The last statement by the OP that the filter is to not eliminate noise from the signal, and that the signal represents everything the ADC presents- well in this case if the "filter" is not rejecting any other noise (where noise can be interference, other signals we aren't interested in, quantization and thermal noise etc), then this is not a "filter" at all in any traditional sense of the word- and the simple answer of what the "perfect filter" is that would not change the ADC in any way is a one-tap FIR filter with coefficient = 1 (the unit-sample function). I don't think this is the question, and then that last statement and this trivial answer doesn't really make sense.
If the OP assumes that all noise is only introduced by quantization, this is not typically true in a well designed system since we are interested in measuring or being limited by the noise that is in the original waveform that was sampled. We would typically choose quantization so that we are observing the actual noise in the signal (rather than drowning that out with more noise that we artificially add) --so it is not necessarily the quantization that allows for a "perfect filter" since regardless of quantization we still filter to reject the noise components in the signal itself that the quantized samples are representing.
For example, if we had a continuous-time sine-wave with an SNR of 20 dB, I would typically choose a quantization such that the additional noise added is at least 10 dB lower in the final filtered signal (limiting the SNR degradation to 0.4 dB), so for a full-scale sine-wave this would be a quantization of approximately 5 bits. Thus the noise that we would observe in this case is NOT the quantization noise that is 30 dB down but the noise in the original waveform itself that is 20 dB down. Any less quantization and would simply be further degrading the SNR.
So given a filter with interest in passing frequencies up to $f_1$, the signal will have noise components at $f_1+\Delta$ that the ideal filter would need to remove but for all practical filters there will exist a $\Delta$ that would be in the inevitable "transition band" of the filter. Thus we have the trade of filter complexity, sampling rate and frequency planning considerations in our digital filter designs.
This graphic may help illustrate what occurs in the digital filter design and how "windowing" can help improve rejection at the expense of widening the transition band:

In the upper left we see the ideal filter with a "brick-wall" frequency response. To realize such a response, the filter would need to have a Sinc function as the impulse response (the inverse Fourier Transform of the desired frequency response is the impulse response). The Sinc function on its own is non-causal: extending to $\pm \infty$, so we need to both delay the Sinc function in time and truncate it in length to be realizable. This step alone is delaying and then multiplying the desired Sinc function with a rectangular window (in time). The discrete version of this window is $N$ samples long, and the product in the time domain results in a convolution of our desired brickwall filter in the frequency domain with the Dirichlet Kernel (which is the Fourier Transform of the rectangular window, basically an aliased Sinc function in the frequency domain: for very large $N$ the Dirichlet Kernel approaches a Sinc function).

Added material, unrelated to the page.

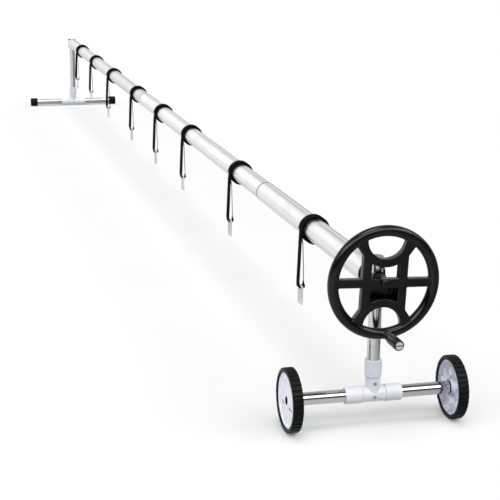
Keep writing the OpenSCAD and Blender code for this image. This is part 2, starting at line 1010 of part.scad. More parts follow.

The main lobe of the Dirichlet Kernel has a first null at $2\pi/N$ in frequency where the sampling rate is $2\pi$ radians/sample. Thus our perfect brickwall filter will now because of the windowing have a transition band that is $2\pi/N$ to the first null in frequency. It will also have significant sidelobes in the stop band and passband ripple in the passband due to the this convolution. Windowing with improved windows (Kaiser, Hannning, Blackman-Harris, etc) serve to significantly reduce the sidelobes and passband ripple but in all cases they will have an even wider transition band! The transition band is usually what limits the performance or drives the complexity of the filter and is typically a design consideration at the system level.
This result here with the rectangular window where the transition to the first null at $\Delta \omega 2\pi/N$ factor is not coincidental to the estimates for the number of taps needed to realize a digital filter with a certain transition band requirement as detailed here: How many taps does an FIR filter need? when you make the frequency axis normalized radian frequency. Here we get with a rectangular window $N = 2\pi/(\Delta \omega)$ (which works out to be $\Delta F = 1/T$ in continuous time), while with fred harris' estimate (for windowed and least squares designs) we get:
$$N \approx \frac{A}{22}\frac{2\pi}{\Delta \omega}$$
Where $A$ is the stopband attenuation needed in dB, and $\Delta \omega$ is the fractional radian frequency of the transition band, and $N$ is the number of taps needed to realize this rejection within this frequency distance from the passband.
This is detailed further at this post, which also contains "Kaiser's Formula" which also has the $\Delta \omega/(2\pi)$ factor but includes the effects of passband and stopband ripple explicitly. These are estimators and the typical approach is to use these as starting points and then iterate the number of taps needed once the performance of the filter with a given number of taps is reviewed in comparison to target requirements.
Next as MBaz has suggested in a comment to the OP below the question, the precision of the coefficients themselves will limit our ability to achieve a filter that can provide rejection beyond the dynamic range of the precision of those coefficients. But as I stated, if we are limited by ADC technology then achieving this is trivial and failure here would be a result of poor design rather than limits of technology. However, if "perfect" means provide a rejection beyond the noise floor of the precision of the number system, this too is not achievable.
The typical guideline is to use 2 more bits of quantization for the coefficients over the datapath. The rejection is limited by coefficient precision by a typical factor of 5 to 6 dB/bit (5 dB/bit due to correlation in the coefficients as fred harris points out, 6 dB/bit is what would be expected for uncorrelated samples). So if we limited the coefficients to 8 bits (for example) the rejection of the filter would be degraded to 40 to 48 dB even if we had designed the filter for more (such as in the graphic below which in this case resulted in being closer to 6 dB/bit). An 8 bit datapath can provide 50 dB SNR otherwise to a sine-wave so the filter with 8 bit coefficients would fall far short of perfect. The same argument would apply to a filter with double-precision floating point data-path and coefficients if "perfect" means we wish the filter rejection to exceed this.